I appreciate him for being one of the few modern conductors who is unafraid to have an individual, risk-taking style. Thus, both his successes and his misfires are more pronounced than your standard “play everything safe and by the book” approach, but I think in several ways he carries on the tradition of raw Russian passion exemplified by Mravinsky, Kondrashin, et al. He is helped in his Mariinsky/Kirov recordings by having an orchestra that retains a local flavor to the sound and playing style with piercing brass, woodwind vibrato, and a highly expressive way of phrasing. My favorite things of his that I’ve heard are his Scheherazade, which is possibly my favorite version of that warhorse - it sounds like the orchestra is making up the music on the spot! - and his Rite of Spring, which is controversial but is just downright incendiary. I also like what I’ve heard of his Tchaikovsky (his dynamic violin concerto with Repin is the only recording of that work I’ve heard that has convinced me of its greatness) and his Russian opera recordings. However, his Mahler with the LSO is just remarkably nondescript and unmemorable, like he did the full cycle just to fulfill a recording contract. Either that or he’s losing his interpretive personality as he ages.

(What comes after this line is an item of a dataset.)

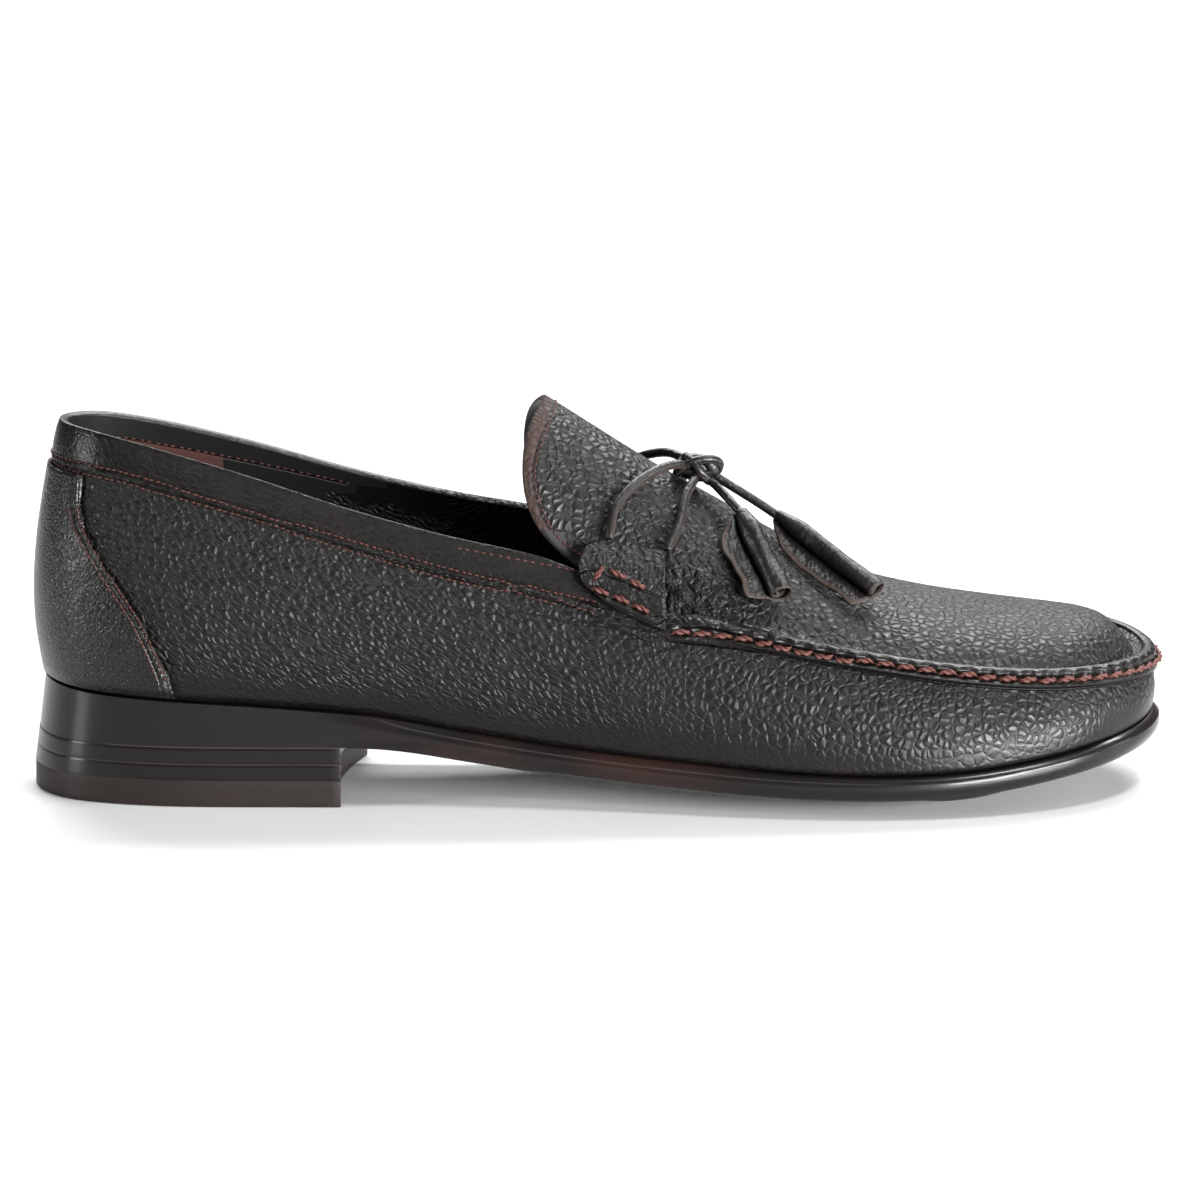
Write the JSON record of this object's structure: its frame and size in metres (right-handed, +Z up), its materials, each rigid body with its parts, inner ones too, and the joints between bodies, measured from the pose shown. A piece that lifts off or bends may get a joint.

Oh yes, and his Prokofiev symphony cycle has IMO so much more personality than the often-praised Järvi cycle.


----------



## flamencosketches (Jan 4, 2019)

I just got his Nutcracker with the Kirov. Damn fine recording! Don't know anything else about Gergiev.


----------



## mbhaub (Dec 2, 2016)

Like any conductor he has his hits and misses. The above mentioned Scheherazade and Rite of Spring are terrific. I like some of the LSO Mahler, but the recorded sound was a major let down. Some of work on Philips was excellent: his Prokofieff symphony cycle is quite good. But what I like him most for: those Russian operas! Where else would you hear them played and sung so expertly and guided by a conductor who really knows and loves the music. My only regret is that the Rimsky-Korsakov, Prokofieff and others weren't put on video in Blu Ray. Gergiev is also a noisy conductor and it's clearly audible in some of his recordings; annoying.


----------



## EdwardBast (Nov 25, 2013)

mbhaub said:


> Gergiev is also a noisy conductor and it's clearly audible in some of his recordings; annoying.


He smells funny too.


----------



## HenryPenfold (Apr 29, 2018)

I'm a huge fan of the great man. Seen him with the LSO in London in the 2000s, including the entire Mahler traversal. The most spellbinding 6 I've ever witnessed (the resultant CD does not do justice). His DSCH and Prokofiev is spellbinding and that's to say nothing of his Tchaikovsky. The accusation that he smells is scurrilous. I had several tickets near the front and can vouch that the man is no stranger to the laundrette and uses Imperial Leather. Although he may occasionally grunt and huff, he does not fart during performances, unlike some conductors I could mention (which is distracting for the audience and very unfair to the principals clustered around the podium).


----------



## ArtMusic (Jan 5, 2013)

He conducts Russian operas and ballets very nicely.


----------



## Radames (Feb 27, 2013)

Russian music is best played by Russians.


----------



## Haydn man (Jan 25, 2014)

I too like his music and enjoy the Mahler cycle he did with the LSO.
I wonder if his reputation may be tarnished over time given he close links with the Russian leadership in the way Karjan was always dogged by his past Nazi associations


----------



## Enthusiast (Mar 5, 2016)

HenryPenfold said:


> I'm a huge fan of the great man. Seen him with the LSO in London in the 2000s, including the entire Mahler traversal. The most spellbinding 6 I've ever witnessed (the resultant CD does not do justice). His DSCH and Prokofiev is spellbinding and that's to say nothing of his Tchaikovsky. The accusation that he smells is scurrilous. I had several tickets near the front and can vouch that the man is no stranger to the laundrette and uses Imperial Leather. Although he may occasionally grunt and huff, he does not fart during performances, unlike some conductors I could mention (which is distracting for the audience and very unfair to the principals clustered around the podium).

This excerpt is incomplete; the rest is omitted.